Elena Casado dice que la noción de ‘sentido’ es un taburete de tres patas: implica  ‘significado’, ‘sentimiento’ y ‘dirección’. Pues bien, cada chispa léxica concita, efectivamente, tres movimientos internos en nuestro cuerpo al ser usada o recibida, prendida. El significado es lo que nos han dicho que las cosas son. Ahí se pavonea el poder de la Academia, lOs Autores, los Medios, la Escuela, la Familia…, la Autoridad, en fin, para definir, conceptualizar, imponer su agenda política, inyectarnos su versión interesada y normativizada de los hechos. De este modo, también nos inculcan qué se debe decir, cómo, cuándo y a quién decir. Y a quién no. Y de quién no. El significado de las palabras y, por tanto, de los seres y las cosas, es el programa de estudios de la Escuela del Sagrado Corazón del sistema.

En el sentimiento que se traslada como un tanque de una persona a otra al pulsarse una palabra-tecla fíbrica, nada el currículo oculto de la socialización capitalista-patriarcal que nos han untado a la piel (del derecho y del revés). La emoción que las palabras activan en los cuerpos se ve bien cuando hablamos de nombres propios, si me gusta este o aquel, si una vez conocí una Luisa que era rechoncha y ahora ya cada Luisa que oigo me la imagino así. No se define ni se puede defender, solo se siente, intuye, contiene. También se observa en los medios con las palabras-fetiche que nos arroja cada sector de intereses como si fuéramos contenedores que incendiar: comunismo, Venezuela, liberal, altruista.
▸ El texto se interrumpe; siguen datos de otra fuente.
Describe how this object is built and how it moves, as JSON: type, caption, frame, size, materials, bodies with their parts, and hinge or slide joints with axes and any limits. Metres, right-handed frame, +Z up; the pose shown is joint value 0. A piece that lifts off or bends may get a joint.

La emoción que las palabras ponen en marcha al llegarnos nos lleva a movernos en un sentido, hacemos algo cuando somos interpeladas por la dimensión sentimental que tienen y que conecta con algún cabo suelto en nuestro seno: nos cerramos en banda, nos abrimos a escuchar, nos vamos, nos quedamos, aprendemos, nos adherimos a una causa, dilapidamos a alguien por tuiter, etc.

Hemos recorrido así la rueda completa en la que nos afanamos como jerbos enjaulados: sentimos – empalabramos – hacemos sentir – movemos – empalabramos – sentimos. La liberación política de las individuas pasa por aprender qué decimos, qué movemos y qué hacemos cuando usamos las palabras y, sobre todo, cuando son usadas para/contra/por nosotras. O vamos okupando rapidito nuestros mecanismos de emoción-palabra, o van a seguir cayéndonos, cada vez más, como panes.